**SET TASK:** Copy out the data below verbatim.
****
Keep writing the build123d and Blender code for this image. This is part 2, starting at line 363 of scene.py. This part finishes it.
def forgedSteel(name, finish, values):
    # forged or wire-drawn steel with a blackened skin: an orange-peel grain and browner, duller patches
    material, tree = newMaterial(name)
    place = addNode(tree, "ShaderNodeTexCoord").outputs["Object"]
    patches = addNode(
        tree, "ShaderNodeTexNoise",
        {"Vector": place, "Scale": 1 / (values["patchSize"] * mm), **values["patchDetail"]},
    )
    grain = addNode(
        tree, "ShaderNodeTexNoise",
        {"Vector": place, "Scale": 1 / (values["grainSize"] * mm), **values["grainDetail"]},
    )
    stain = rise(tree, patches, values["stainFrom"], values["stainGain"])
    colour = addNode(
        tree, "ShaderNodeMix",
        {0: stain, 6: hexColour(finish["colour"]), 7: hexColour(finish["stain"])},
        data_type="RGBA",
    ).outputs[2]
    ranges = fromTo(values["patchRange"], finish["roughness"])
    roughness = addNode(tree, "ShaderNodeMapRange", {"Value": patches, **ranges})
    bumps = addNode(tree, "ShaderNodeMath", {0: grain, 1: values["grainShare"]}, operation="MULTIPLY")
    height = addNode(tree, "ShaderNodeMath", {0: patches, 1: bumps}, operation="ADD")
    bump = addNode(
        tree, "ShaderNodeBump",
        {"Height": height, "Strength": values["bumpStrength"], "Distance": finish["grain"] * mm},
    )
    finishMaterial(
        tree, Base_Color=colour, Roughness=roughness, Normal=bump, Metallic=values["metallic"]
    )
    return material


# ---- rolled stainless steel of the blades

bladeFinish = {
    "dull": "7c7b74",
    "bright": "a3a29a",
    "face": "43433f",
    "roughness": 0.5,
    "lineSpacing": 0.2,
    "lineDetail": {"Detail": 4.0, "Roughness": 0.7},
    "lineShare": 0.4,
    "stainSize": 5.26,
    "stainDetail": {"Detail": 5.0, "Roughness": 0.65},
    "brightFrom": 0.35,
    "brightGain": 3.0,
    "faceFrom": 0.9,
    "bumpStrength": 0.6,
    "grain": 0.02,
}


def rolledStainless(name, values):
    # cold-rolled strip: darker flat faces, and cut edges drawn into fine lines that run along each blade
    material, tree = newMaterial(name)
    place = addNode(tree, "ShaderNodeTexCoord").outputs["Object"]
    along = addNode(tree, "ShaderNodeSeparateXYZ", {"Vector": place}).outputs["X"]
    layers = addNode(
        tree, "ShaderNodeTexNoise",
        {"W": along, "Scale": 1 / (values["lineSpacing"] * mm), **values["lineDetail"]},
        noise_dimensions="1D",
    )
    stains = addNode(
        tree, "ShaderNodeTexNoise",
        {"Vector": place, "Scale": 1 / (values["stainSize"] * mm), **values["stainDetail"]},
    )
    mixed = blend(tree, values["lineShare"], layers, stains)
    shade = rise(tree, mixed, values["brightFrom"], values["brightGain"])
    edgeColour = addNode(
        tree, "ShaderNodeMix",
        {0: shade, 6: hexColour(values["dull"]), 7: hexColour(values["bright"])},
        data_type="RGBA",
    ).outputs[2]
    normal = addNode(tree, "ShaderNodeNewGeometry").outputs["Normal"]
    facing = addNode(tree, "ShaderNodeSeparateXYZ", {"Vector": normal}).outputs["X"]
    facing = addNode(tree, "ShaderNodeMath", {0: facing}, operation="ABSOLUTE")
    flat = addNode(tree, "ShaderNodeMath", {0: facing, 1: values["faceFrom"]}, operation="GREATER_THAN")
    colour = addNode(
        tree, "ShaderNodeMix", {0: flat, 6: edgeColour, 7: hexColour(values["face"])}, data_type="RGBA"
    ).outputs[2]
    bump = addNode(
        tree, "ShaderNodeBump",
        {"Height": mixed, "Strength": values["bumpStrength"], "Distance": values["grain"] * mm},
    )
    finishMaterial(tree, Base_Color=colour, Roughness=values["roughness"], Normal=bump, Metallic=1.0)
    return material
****
**THE RESULT:**
Keep writing the build123d and Blender code for this image. This is part 2, starting at line 363 of scene.py. This part finishes it.
def forgedSteel(name, finish, values):
    # forged or wire-drawn steel with a blackened skin: an orange-peel grain and browner, duller patches
    material, tree = newMaterial(name)
    place = addNode(tree, "ShaderNodeTexCoord").outputs["Object"]
    patches = addNode(
        tree, "ShaderNodeTexNoise",
        {"Vector": place, "Scale": 1 / (values["patchSize"] * mm), **values["patchDetail"]},
    )
    grain = addNode(
        tree, "ShaderNodeTexNoise",
        {"Vector": place, "Scale": 1 / (values["grainSize"] * mm), **values["grainDetail"]},
    )
    stain = rise(tree, patches, values["stainFrom"], values["stainGain"])
    colour = addNode(
        tree, "ShaderNodeMix",
        {0: stain, 6: hexColour(finish["colour"]), 7: hexColour(finish["stain"])},
        data_type="RGBA",
    ).outputs[2]
    ranges = fromTo(values["patchRange"], finish["roughness"])
    roughness = addNode(tree, "ShaderNodeMapRange", {"Value": patches, **ranges})
    bumps = addNode(tree, "ShaderNodeMath", {0: grain, 1: values["grainShare"]}, operation="MULTIPLY")
    height = addNode(tree, "ShaderNodeMath", {0: patches, 1: bumps}, operation="ADD")
    bump = addNode(
        tree, "ShaderNodeBump",
        {"Height": height, "Strength": values["bumpStrength"], "Distance": finish["grain"] * mm},
    )
    finishMaterial(
        tree, Base_Color=colour, Roughness=roughness, Normal=bump, Metallic=values["metallic"]
    )
    return material


# ---- rolled stainless steel of the blades

bladeFinish = {
    "dull": "7c7b74",
    "bright": "a3a29a",
    "face": "43433f",
    "roughness": 0.5,
    "lineSpacing": 0.2,
    "lineDetail": {"Detail": 4.0, "Roughness": 0.7},
    "lineShare": 0.4,
    "stainSize": 5.26,
    "stainDetail": {"Detail": 5.0, "Roughness": 0.65},
    "brightFrom": 0.35,
    "brightGain": 3.0,
    "faceFrom": 0.9,
    "bumpStrength": 0.6,
    "grain": 0.02,
}


def rolledStainless(name, values):
    # cold-rolled strip: darker flat faces, and cut edges drawn into fine lines that run along each blade
    material, tree = newMaterial(name)
    place = addNode(tree, "ShaderNodeTexCoord").outputs["Object"]
    along = addNode(tree, "ShaderNodeSeparateXYZ", {"Vector": place}).outputs["X"]
    layers = addNode(
        tree, "ShaderNodeTexNoise",
        {"W": along, "Scale": 1 / (values["lineSpacing"] * mm), **values["lineDetail"]},
        noise_dimensions="1D",
    )
    stains = addNode(
        tree, "ShaderNodeTexNoise",
        {"Vector": place, "Scale": 1 / (values["stainSize"] * mm), **values["stainDetail"]},
    )
    mixed = blend(tree, values["lineShare"], layers, stains)
    shade = rise(tree, mixed, values["brightFrom"], values["brightGain"])
    edgeColour = addNode(
        tree, "ShaderNodeMix",
        {0: shade, 6: hexColour(values["dull"]), 7: hexColour(values["bright"])},
        data_type="RGBA",
    ).outputs[2]
    normal = addNode(tree, "ShaderNodeNewGeometry").outputs["Normal"]
    facing = addNode(tree, "ShaderNodeSeparateXYZ", {"Vector": normal}).outputs["X"]
    facing = addNode(tree, "ShaderNodeMath", {0: facing}, operation="ABSOLUTE")
    flat = addNode(tree, "ShaderNodeMath", {0: facing, 1: values["faceFrom"]}, operation="GREATER_THAN")
    colour = addNode(
        tree, "ShaderNodeMix", {0: flat, 6: edgeColour, 7: hexColour(values["face"])}, data_type="RGBA"
    ).outputs[2]
    bump = addNode(
        tree, "ShaderNodeBump",
        {"Height": mixed, "Strength": values["bumpStrength"], "Distance": values["grain"] * mm},
    )
    finishMaterial(tree, Base_Color=colour, Roughness=values["roughness"], Normal=bump, Metallic=1.0)
    return material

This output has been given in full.